From: Pascal J. Bourguignon
Subject: Re: conditionals in elisp
Date: Tue, 27 Oct 2009 17:04:05 +0100
User-agent: Gnus/5.1008 (Gnus v5.10.8) Emacs/22.3 (darwin)

Richard Riley <rileyrgdev@gmail.com> writes:

> pjb@informatimago.com (Pascal J. Bourguignon) writes:
>
>> Richard Riley <rileyrgdev@gmail.com> writes:
>>
>>> pjb@informatimago.com (Pascal J. Bourguignon) writes:
>>>
>>>> LanX <lanx.perl@googlemail.com> writes:
>>>>
>>>>> Joe Brenner has a nice elisp <-> perl comparison table, which helped
>>>>> me a lot:
>>>>>
>>>>> http://obsidianrook.com/devnotes/elisp-for-perl-programmers.html
>>>>>
>>>>> BTW: first hit googling "elisp perl" 8)
>>>>
>>>> Obviously, google is too hard for the OP, if he cannot be bothered to
>>>> read the minimum about emacs...
>>>
>>> The OP was looking for a quick lookup programmers guide to common elisp
>>> constructs. The elisp manual is not really quite so convenient : good
>>> though it can be.
>>>
>>> People frequently want to modify an existing feature without learning
>>> the entire emacs infrastructure.
>>>
>>> Pointing to existing code is one such way to help. Suggesting he parse
>>> it all with perl probably not quite so helpful ..
>>>
>>> Personally whenever I revisit elisp I find Xah Lee's tutorial helpful at
>>> times.
>>
>> Whatever.  Results 1 - 50 of about 151,000 for emacs lisp cheatsheet. (0.58 
>> seconds) 
>>
> ^^^^^^^^^^^^
>
> cheatsheet? I would never have thought of using that word. Would many
> programmers? Most people look up "reference" or "tutorial". Sometimes
> people get flustered and lost and need human interaction. 

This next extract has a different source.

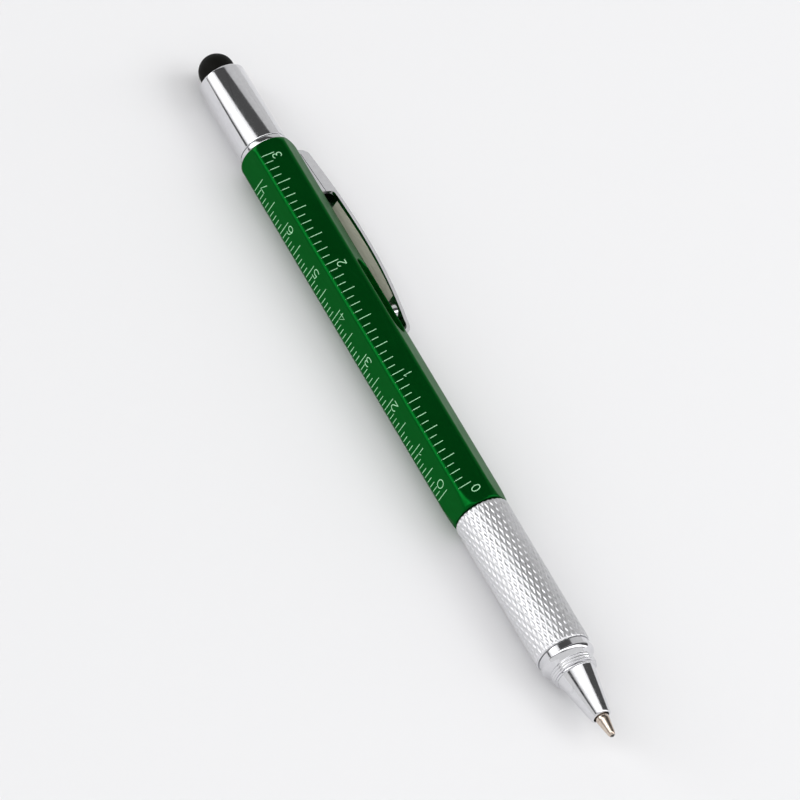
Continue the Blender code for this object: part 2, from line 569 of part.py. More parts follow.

Of course, normal people search tutorials or references.   
People in a hurry may look at cheatsheets.

I can hardly qualify people who ask something mentionning that they
don't care to learn the first thing about what they ask.  I find this
behavior quite irritating.


> The op was polite and looking for pointers.

He has received polite answers.


>> Notice how google is much faster than typing one's question on the
>> newsgroups...
>
> Makes one wonder why the groups are here eh? You know .. to ask people
> in the know and maybe pick up a few pointers and friendly suggestions on
> how best to proceed. That kind of thing.
>
> You should set up an auto "RTFG" response.

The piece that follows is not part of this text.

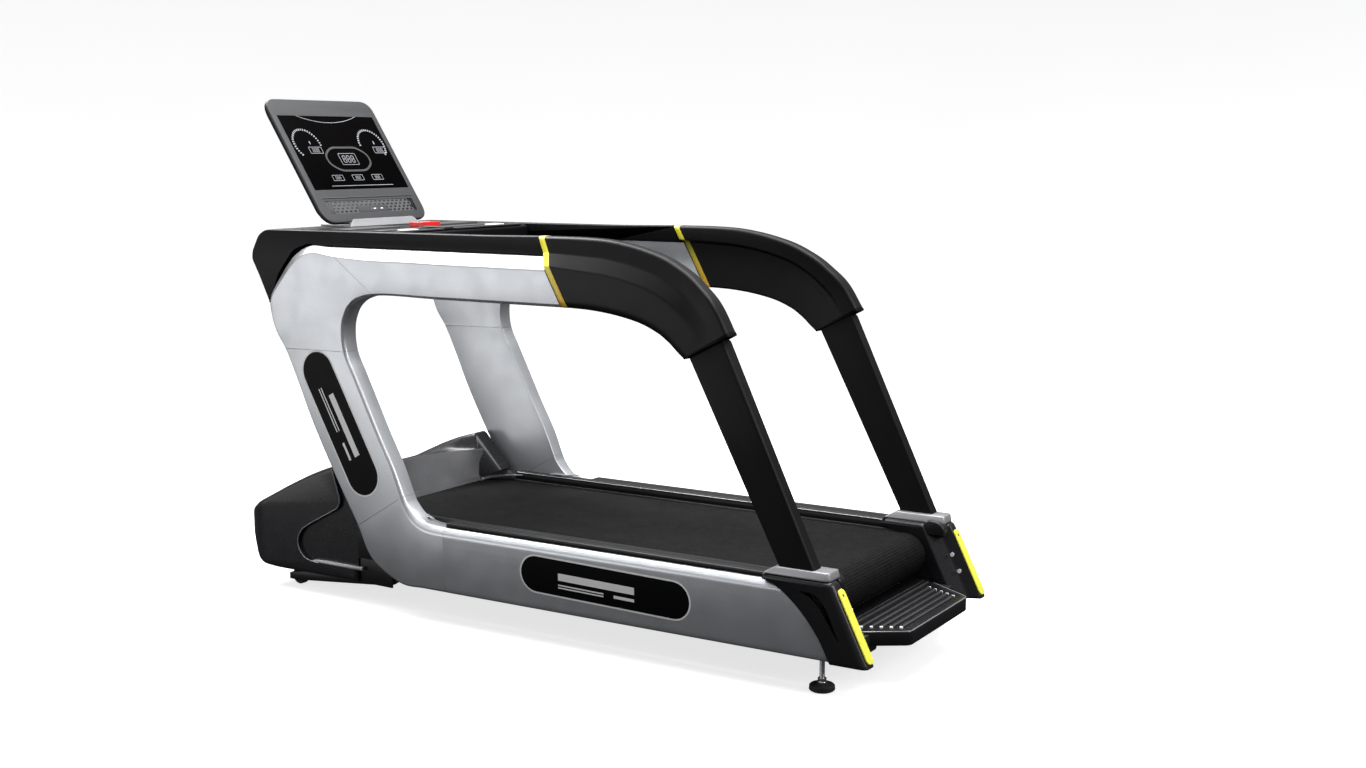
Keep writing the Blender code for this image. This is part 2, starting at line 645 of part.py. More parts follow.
def hood_rear_wall():
    """Textured kick panel between the wings, sloping up from the belt."""
    outline = [(0.6623, 0.2947), (0.7528, 0.4037), (0.8000, 0.3935), (0.8000, 0.3890), (0.7543, 0.3990),
               (0.6648, 0.2932)]
    return extrude("hood_rear_wall", outline, -0.284, 0.284, charcoal())


# Lift frame and its actuator
def lift_frame():
    """Swinging frame that carries the front wheels; its horn is pulled by the actuator."""
    y, z = LIFT_PIVOT
    bar = arc((y, z), 0.0145, 90, 250, 5) + [(WHEEL_Y - 0.025, 0.024), (WHEEL_Y + 0.012, 0.024),
                                             (WHEEL_Y + 0.012, 0.045), (0.935, 0.0560)]
    frame = extrude("lift_frame", bar, LIFT_BAR_X[0], LIFT_BAR_X[1], steel())
    other = extrude("lift_frame_left_tool", bar, -LIFT_BAR_X[1], -LIFT_BAR_X[0], steel())
    cutter(frame, other, "UNION")
    tube = turned("lift_tube_tool", (y, z), [(-0.3395, 0.0125), (0.3395, 0.0125)], steel(), count=16)
    cutter(frame, tube, "UNION")
    join_box(frame, (-0.310, 0.880, 0.0290), (0.310, 0.905, 0.0520))
    tip = (y - HORN_LENGTH * math.sin(HORN_LEAN), z + HORN_LENGTH * math.cos(HORN_LEAN))
    horn = [(y - 0.012, z), (y + 0.012, z), (tip[0] + 0.008, tip[1]), (tip[0] - 0.008, tip[1])]
    cutter(frame, extrude("lift_horn_tool", horn, -0.156, -0.144, steel()), "UNION")
    for side, word in SIDES:
        low, high = mirrored(side, WHEEL_X[0] - 0.002, LIFT_BAR_X[0] + 0.002)
        pin = turned("lift_axle_tool_" + word, (WHEEL_Y, WHEEL_RADIUS), [(low, 0.0055), (high, 0.0055)], steel(),
                     count=12)
        cutter(frame, pin, "UNION")
    return frame


def transport_wheel(side, word):
    """Wheel bored for its axle pin."""
    low, high = mirrored(side, *WHEEL_X)
    centre = (WHEEL_Y, WHEEL_RADIUS)
    loops = [[place("X", x, p) for p in ring_points(centre, r, 24)]
             for x, r in ((low, WHEEL_RADIUS - 0.003), (low + 0.003, WHEEL_RADIUS), (high - 0.003, WHEEL_RADIUS),
                          (high, WHEEL_RADIUS - 0.003))]
    bores = [[place("X", x, p) for p in ring_points(centre, 0.0062, 24)] for x in (low, low + 0.003, high - 0.003, high)]
    return add("transport_wheel_" + word, skin(loops, inner=bores), rubber())


def actuator_height():
    return LIFT_PIVOT[1] + HORN_LENGTH * math.cos(HORN_LEAN) - 0.004


def lift_actuator():
    """Electric actuator that lies along the machine; its tube guides the rod."""
    z = actuator_height()
    body = turned("lift_actuator", (-0.150, z), [(0.6450, 0.0190), (0.8450, 0.0190), (0.8450, 0.0210),
                                                 (0.8640, 0.0210)], bare_metal(), "Y", 20)
    bore = turned("actuator_bore_tool", (-0.150, z), [(0.6300, 0.0105), (0.8300, 0.0105)], charcoal(), "Y", 20)
    return cutter(body, bore)


def actuator_rod():
    z = actuator_height()
    tip_y = LIFT_PIVOT[0] - HORN_LENGTH * math.sin(HORN_LEAN)
    rod = turned("actuator_rod", (-0.150, z), [(tip_y + 0.016, 0.0095), (0.7700, 0.0095)], bare_metal(), "Y", 16)
    for side in (-1, 1):
        inner = -0.150 + side * 0.0075
        outer = -0.150 + side * 0.0125
        low, high = sorted((inner, outer))
        join_box(rod, (low, tip_y - 0.010, z - 0.008), (high, tip_y + 0.022, z + 0.008))
    return rod


def levelling_foot(side, word):
    profile = [(0.0, 0.031), (0.003, FOOT_RADIUS), (0.017, FOOT_RADIUS), (0.022, 0.028), (0.025, 0.012),
               (0.028, 0.0075), (0.149, 0.0075)]
    return turned("levelling_foot_" + word, (side * FOOT_X, FOOT_Y), profile, rubber(), "Z", 24)


def rear_step():
    """Hollow step between the end caps, with ribs across its tread."""
    rear = HALF_LENGTH
    outer = [(-0.3100, -1.0300), (0.3100, -1.0300), (0.2850, -1.0750), (0.2220, -1.1700), (0.1990, 0.004 - rear),
             (0.1900, -rear), (-0.1900, -rear), (-0.1990, 0.004 - rear), (-0.2220, -1.1700), (-0.2850, -1.0750)]
    step = extrude("rear_step", outer, 0.1170, 0.1580, black_plastic(), "Z")
    inside = [(-0.3040, -1.0350), (0.3040, -1.0350), (0.2800, -1.0750), (0.2170, -1.1680), (0.1930, -1.1900),
              (-0.1930, -1.1900), (-0.2170, -1.1680), (-0.2800, -1.0750)]
    cutter(step, extrude("step_cavity_tool", inside, 0.09, 0.1540, charcoal(), "Z"))
    for i in range(5):
        y = -1.070 - i * 0.0233
        half = 0.222 - i * 0.0105
        join_box(step, (-half, y - 0.004, 0.1560), (half, y + 0.004, 0.1610))
    return step


# Console
def console_tray():
    outline = [(0.490, 1.1500), (0.490, 1.1880), (0.505, 1.1950), (0.985, BAND_TOP), (1.000, 1.193), (1.015, 1.168),
               (1.044, 1.128), (1.050, 1.102), (1.021, 1.048), (0.997, 0.994), (0.976, 0.959), (0.950, 0.975),
               (0.960, 1.060), (0.900, 1.120), (0.620, 1.140)]
    tray = extrude("console_tray", outline, -0.3445, 0.3445, black_plastic())
    cut_box(tray, (-0.069, 0.608, 1.1800), (0.069, 0.666, 1.30))
    for side, _ in SIDES:
        low, high = mirrored(side, 0.189, 0.251)
        cut_box(tray, (low, 0.516, 1.1800), (high, 0.558, 1.30))
    return tray


def console_crossbeam():
    """Steel tube that ties the two masts together under the tray."""
    outline = [(0.680, 1.040), (0.750, 1.040), (0.750, 1.100), (0.680, 1.100)]
    bore = [(0.683, 1.043), (0.747, 1.043), (0.747, 1.097), (0.683, 1.097)]
    return extrude("console_crossbeam", outline, -0.3668, 0.3668, steel(), "X", bore)


def stop_key():
    return box("stop_key", (-0.068, 0.609, 1.1850), (0.068, 0.665, 1.2050),
               material("stop_red", (0.75, 0.02, 0.02), 0.4))


def console_key(side, word):
    low, high = mirrored(side, 0.190, 0.250)
    return box("console_key_" + word, (low, 0.517, 1.1850), (high, 0.557, 1.2010),
               material("key_white", (0.80, 0.80, 0.80), 0.4))


def lean_back(made):
    """Stand an object, modelled with its face in the XZ plane, on the leaning console face."""
    made.matrix_world = Matrix.Translation((0, *CONSOLE_BASE)) @ Matrix.Rotation(-CONSOLE_LEAN, 4, "X")
    return made


def face_outline():
    return rounded_rectangle((-CONSOLE_HALF_WIDTH, 0.0), (CONSOLE_HALF_WIDTH, CONSOLE_HEIGHT), CONSOLE_CORNER, 5)


def console_shell():
    """Back shell: thin at its foot, so that it clears the tray, and full in the middle."""
    outline = [(BEZEL_DEPTH + GAP, 0.000), (0.016, 0.000), (0.043, 0.060), (0.050, 0.160), (0.050, 0.330),
               (0.040, 0.450), (0.028, CONSOLE_HEIGHT), (BEZEL_DEPTH + GAP, CONSOLE_HEIGHT)]
    shell = extrude("console_shell", outline, -0.26, 0.26, black_plastic())
    plan = lean_back(extrude("shell_outline_tool", face_outline(), 0.0, 0.08, charcoal(), "Y"))
    cutter(shell, plan, "INTERSECT")
    cavity = [(0.005, 0.040), (0.026, 0.040), (0.038, 0.068), (0.046, 0.160), (0.046, 0.330), (0.036, 0.445),
              (0.005, 0.445)]
    cutter(shell, lean_back(extrude("shell_cavity_tool", cavity, -0.225, 0.225, charcoal())))
    return lean_back(shell)


def console_bezel():
    bezel = extrude("console_bezel", face_outline(), 0.0, BEZEL_DEPTH, charcoal(), "Y")
    half, low, high = SCREEN
    window = [(-half, low), (half, low), (half, high), (-half, high)]
    cutter(bezel, lean_back(extrude("bezel_window_tool", window, -0.01, 0.03, charcoal(), "Y")))
    half, low, high = GRILLE
    recess = [(-half, low), (half, low), (half, high), (-half, high)]
    cutter(bezel, lean_back(extrude("bezel_grille_tool", recess, -0.01, 0.002, charcoal(), "Y")))
    return lean_back(bezel)


def console_insert(name, window, front, back, surface):
    half, low, high = window
    half, low, high = half - GAP, low + GAP, high - GAP
    outline = [(-half, low), (half, low), (half, high), (-half, high)]
    return lean_back(extrude(name, outline, front, back, surface, "Y"))


def console_bracket():
    """Pressed bracket: a foot on the tray, a lip in front of the console and a riser behind it."""
    foot = [(0.826, BAND_TOP + GAP), (0.970, BAND_TOP + GAP), (0.970, 1.2030), (0.840, 1.2030), (0.842, 1.2120),
            (0.836, 1.2120)]
    bracket = extrude("console_bracket", foot, -0.160, 0.160, silver())
    riser = [(0.905, 1.2000), (0.969, 1.2000), (1.055, 1.3900), (1.036, 1.3900), (0.930, 1.2370), (0.915, 1.2200)]
    cutter(bracket, extrude("bracket_riser_tool", riser, -0.060, 0.060, silver()), "UNION")
    return bracket


def build():
    clear_scene()
    for side, word in SIDES:
        for make in (frame_rail, side_panel, lower_corner_cover, upright_cover, upper_corner_cover, arm_cover, mast,
                     rear_leg, handrail_cap, grip, trim_ring, end_cap, bumper_strip, leg_pad, foot_rail,
                     transport_wheel, levelling_foot, console_key):
            make(side, word)
    rear_crossmember()
    deck_board()
    running_belt()
    rear_roller()
    front_roller()
    front_frame()
    drive_motor()
    motor_flywheel()
    drive_belt()
    motor_controller()
    power_inlet()
    motor_hood()
    hood_rear_wall()
    lift_frame()
    lift_actuator()
    actuator_rod()
    rear_step()
    console_tray()
    console_crossbeam()
    stop_key()
    console_shell()
    console_bezel()
    console_insert("screen_glass", SCREEN, 0.002, 0.010, material("screen", (0.01, 0.01, 0.012), 0.1))
    console_bracket()


build()
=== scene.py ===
"""Looks of a commercial treadmill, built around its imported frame."""

import math

import bmesh
import bpy
import numpy as np
from mathutils import Matrix, Vector


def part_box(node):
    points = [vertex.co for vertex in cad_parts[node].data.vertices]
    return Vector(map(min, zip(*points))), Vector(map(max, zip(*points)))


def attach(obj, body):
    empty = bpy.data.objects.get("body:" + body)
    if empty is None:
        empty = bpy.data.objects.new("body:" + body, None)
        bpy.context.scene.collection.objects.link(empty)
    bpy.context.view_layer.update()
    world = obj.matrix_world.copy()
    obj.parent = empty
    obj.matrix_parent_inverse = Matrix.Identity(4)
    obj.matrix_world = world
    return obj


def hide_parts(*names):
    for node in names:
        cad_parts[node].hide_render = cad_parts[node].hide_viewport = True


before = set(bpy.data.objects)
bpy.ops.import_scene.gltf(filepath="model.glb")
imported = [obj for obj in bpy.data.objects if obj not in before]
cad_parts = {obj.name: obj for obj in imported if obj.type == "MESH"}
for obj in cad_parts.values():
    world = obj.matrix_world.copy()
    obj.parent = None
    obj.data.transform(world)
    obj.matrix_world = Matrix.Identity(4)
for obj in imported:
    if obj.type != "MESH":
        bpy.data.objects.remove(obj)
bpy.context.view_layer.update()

SIDES = ((-1, "left"), (1, "right"))

# Driving places, read from the frame
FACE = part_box("side_panel_right")[1].x          # outer face of the silver side frame
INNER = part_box("upright_cover_right")[0].x      # inner face of the silver side frame
CAP_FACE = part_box("end_cap_right")[1].x
PANEL_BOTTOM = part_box("side_panel_right")[0].z
PANEL_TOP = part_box("side_panel_right")[1].z
PANEL_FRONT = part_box("lower_corner_cover_right")[0].y
ARM_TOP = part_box("arm_cover_right")[1].z
ARM_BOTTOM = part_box("arm_cover_right")[0].z
BAND_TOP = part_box("console_tray")[1].z
GRIP_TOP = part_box("grip_right")[1].z
BAND_IN, BAND_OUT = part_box("handrail_cap_right")[0].x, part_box("handrail_cap_right")[1].x
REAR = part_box("rear_step")[0].y
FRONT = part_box("motor_hood")[1].y
HOOD_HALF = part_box("motor_hood")[1].x
JOINT_GAP = 0.0009                              # open line between neighbouring covers
WALL = 0.003                                    # thickness of the silver covers
RING_HALF = 0.010                               # half the width of the trim ring
RING_LEAN = 0.108 / 0.1985                      # forward run of the trim ring for each metre of height
RING_FOOT = -0.216                              # Y of the ring at the bottom of the arm
RING_GAP = 0.0006

# Screen glass and console face
CONSOLE_BASE = Vector((0.0, 0.853, 1.213))
CONSOLE_LEAN = math.radians(33.6)
CONSOLE_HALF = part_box("console_bezel")[1].x
CONSOLE_HEIGHT, CONSOLE_CORNER = 0.486, 0.045
SCREEN_HALF, SCREEN_LOW, SCREEN_HIGH = 0.230, 0.126, 0.419
GRILLE_HALF, GRILLE_LOW, GRILLE_HIGH = 0.215, 0.034, 0.083


# Node materials
def node(tree, kind, **settings):
    """New node with its sockets and properties set."""
    made = tree.nodes.new(kind)
    for key, value in settings.items():
        if key in made.inputs:
            made.inputs[key].default_value = value
        else:
            setattr(made, key, value)
    return made


def principled_of(made):
    return made.node_tree.nodes["Principled BSDF"]


def shader(name, colour, roughness, metallic=0.0, **sockets):
    """Principled material; every even value sits on the shader's own socket."""
    made = bpy.data.materials.new(name)
    made.use_nodes = True
    made.diffuse_color = (*colour, 1.0)
    principled = principled_of(made)
    principled.inputs["Base Color"].default_value = (*colour, 1.0)
    principled.inputs["Roughness"].default_value = roughness
    principled.inputs["Metallic"].default_value = metallic
    for key, value in sockets.items():
        principled.inputs[key.replace("_", " ")].default_value = value
    return made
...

Well, we'd have to assume that usenet users would be interested in the
topic of the discussion.  Again, what do you think of somebody who
starts by stating that they're not interested by the topic of the
discussion?


Otherwise, the heuristic would be to first try several keywords
combinations with google, and if nothing comes out, then go to the
concerned newsgroup to ask for help (mentionning the keywords tried
with google).  

The answer may then be a hint on the right keywords, or may have more
semantic contents, when indeed it's not a purely syntactic question
that could be answered by google.  

Asking google first would save everybody a lot of time, resources and
energy, allowing us to give even better answers when they indeed
cannot be found in the existing "literature".